Copyright ©
2000 The Seattle Times Company
Business & Technology : Sunday, July 30, 2000
Coach Linda Miller won't be found organizing a scrimmage or calling in plays from the sidelines. In fact, Miller's coaching work comes nowhere near a basketball court or ballfield.
Her arena is the business world, where corporate leaders turn to Miller, head of Kirkland-based Interlink Training and Coaching, for career coaching for their professional and personal lives.
Since breaking into the American Zeitgeist nearly a decade ago, career coaching has attracted more than 10,000 people worldwide to the profession.
What's driving this growth? Clients who need someone to listen to their conflicted choices, coaches say. It's a coach's job to encourage people struggling with decisions and goals related to career changes, relationships, life simplification and more.
"People are just beginning to recognize what frenetic chaos their lives are in," said Anne Juhlian, business and executive coach at Northwest Coaching Group in Issaquah. "They want to know how to design a well-balanced life and package in this high-octane economy. They are trying to figure out what is real and what is illusion. They want to know what it means to put in 16 hours a day in a cubicle and how to have time to friends, family and vacations. They want to know where to put their hearts so they're not selling out."
Juhlian and Miller recognized those needs in their previous professions. Before coaching, Juhlian spent more than 20 years in broadcasting and had her own businesses specializing in mainstream and high-tech employment. Miller is a licensed therapist who counseled those with relationship conflicts.
But while Miller's clients range from individual high-powered Microsoft executives to companies such as IBM, Boeing, US West and Delta Faucet, whose upper management uses her guidance, coaching is far from counseling.
Counseling, she says, is about "how the past affects the present. Coaching is for the present and taking action for the future."
"It's certainly not therapy. That's not her gig," said Juhlian's client Jeff Horst, who came to her for coaching last year while weighing career choices and new business opportunities.
"She wants to help me get from Point A to Point B," said Horst, now vice president of business development for MTI Worldwide Logistics.
"Basically, I needed a sounding board - but I also needed to pay the mortgage and take care of my family. What she did for me was to cut through and capture the real issues. She'd ask me `What about this angle?' and `Have you thought about this?' It's not a pity party. By the end of the conversation, I'd have a plan."
Coaching attracts people "who've been in the trenches and have deep life experience," said Juhlian. "It's for people who have really lived life big and have done significant things in their world. It's for somebody who says, `I've got some things in my background that I can offer to others.' "
Only about 10 percent of coaches were counselors. Others have worked in business, education and health care.
Coaches who choose to become certified must complete a training program. Coach U, a Colorado-based electronic-training program for people who want to become coaches, is the best known. This program and others typically include one to two years of long-distance study.
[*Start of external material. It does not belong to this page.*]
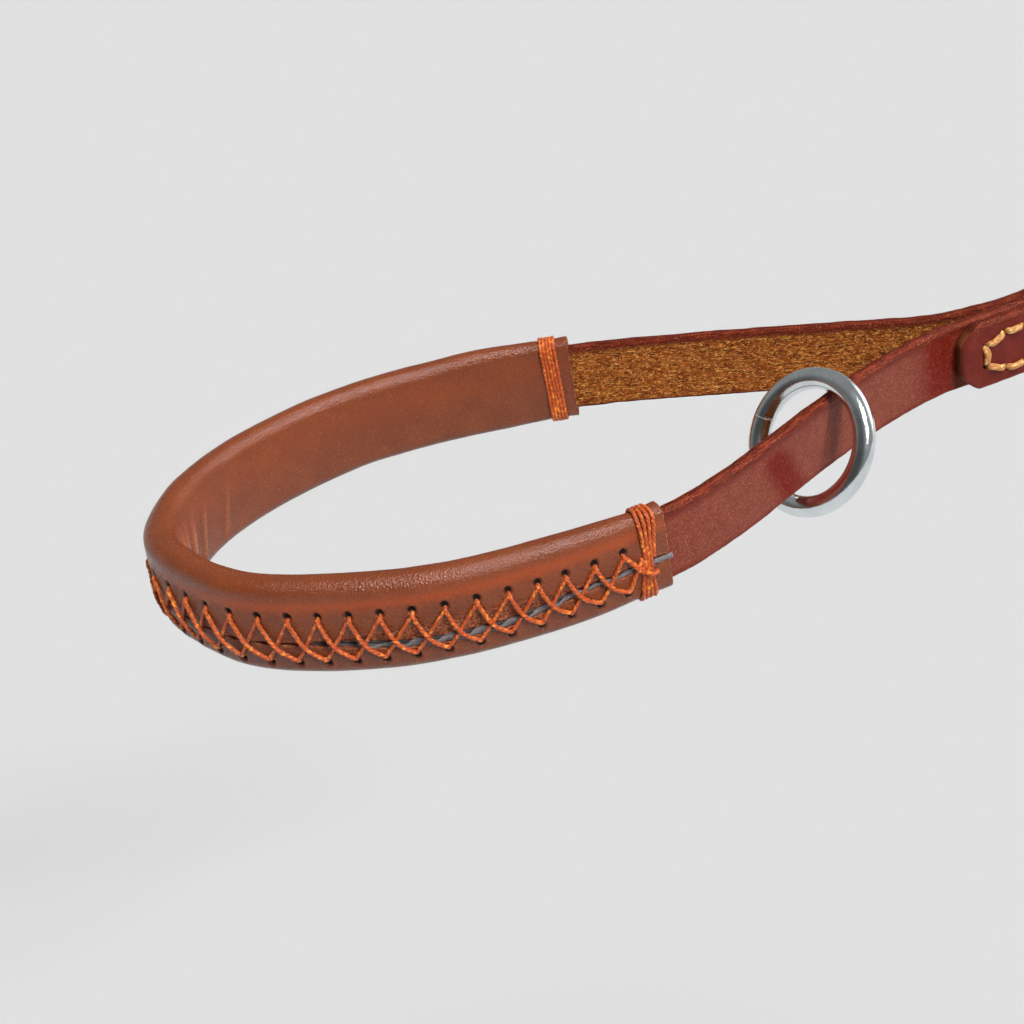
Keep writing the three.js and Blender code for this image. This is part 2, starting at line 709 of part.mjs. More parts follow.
function snapBolt() {
  const bolt = turnedAlongX([
    [BOLT_START_X, 0], [BOLT_START_X, BOLT_RADIUS - BOLT_CHAMFER],
    [BOLT_START_X + BOLT_CHAMFER, BOLT_RADIUS], [BOLT_END_X - BOLT_CHAMFER, BOLT_RADIUS],
    [BOLT_END_X, BOLT_RADIUS - BOLT_CHAMFER], [BOLT_END_X, 0],
  ], BARREL_Z, 16);
  const neckHole = rod(
    onAxis(THUMB_X, BARREL_Z - BOLT_RADIUS - CUT_MARGIN),
    onAxis(THUMB_X, BARREL_Z),
    THUMB_NECK_RADIUS + RUNNING_GAP,
    10,
  );
  return cut(bolt, [neckHole]);
}

function thumbStud() {
  const knobTop = BARREL_Z - BARREL_RADIUS - THUMB_KNOB_GAP;
  const knobBottom = knobTop - THUMB_KNOB_HEIGHT;
  const [topInset, topDrop] = THUMB_TOP_CHAMFER;
  const profile = [
    [0, BARREL_Z - RUNNING_GAP], [THUMB_NECK_RADIUS, BARREL_Z - RUNNING_GAP],
    [THUMB_NECK_RADIUS, knobTop], [THUMB_KNOB_RADIUS - topInset, knobTop],
    [THUMB_KNOB_RADIUS, knobTop - topDrop], [THUMB_KNOB_RADIUS, knobBottom + THUMB_END_CHAMFER],
    [THUMB_KNOB_RADIUS - THUMB_END_CHAMFER, knobBottom], [0, knobBottom],
  ];
  const geometry = new THREE.LatheGeometry(profile.map(([r, z]) => new THREE.Vector2(r, z)), 14);
  geometry.rotateX(Math.PI / 2);
  geometry.translate(THUMB_X, LAP_Y, 0);
  return toManifold(geometry);
}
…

Most cost $3,500 to $5,500. Work with clients can begin during this training, Juhlian said, because "it's one of the deepest ways you learn."
Training often features weekly or twice-monthly teleconferencing classes linking 10 to 20 students. Study may include about 20 reading hours or monthly fieldwork, and tests.
Though coaches can earn from $100 to $400 hourly, Miller cautions prospects, "Don't quit your day job." It takes time to create a solid base of clients. If you're successful, both women said, clients will move on after meeting their goals.
Most clients are referred by word-of-mouth, but a national organization called Corporate Coaches in Colorado can help place certified coaches who have at least one year of experience with clients.
Because corporate and career coaching is relatively new, some coaches would like to see licensing. To establish professional standards, the International Coach Federation hopes to begin offering a national certification exam.
"It's not just a matter of hanging out a shingle," Miller said. "I run into a lot of people who say they're interested in coaching but are not interested in getting the training. I think that's scary."
Various levels of extended certification, which may take extra study time, help coaches specialize in venues ranging from health care to personal coaching and both internal and external corporate coaching.
Miller, an external corporate coach, is hired by companies on a consultant-type basis. Other companies, such as IBM, hire their own in-house coaches. Juhlian, meanwhile, focuses on small business and executive coaching with her own business.
"The cool thing about coaching is how it's becoming very specialized," Juhlian said. "People can ask themselves 'Where can I fit in? What client base would I be most suited to work with?'
"What it boils down to is that more coaches are born," she said. "They know they've got something in their background that shows they've got something to offer. They know it in their gut. Now there's a term - coaching - they can wrap around that."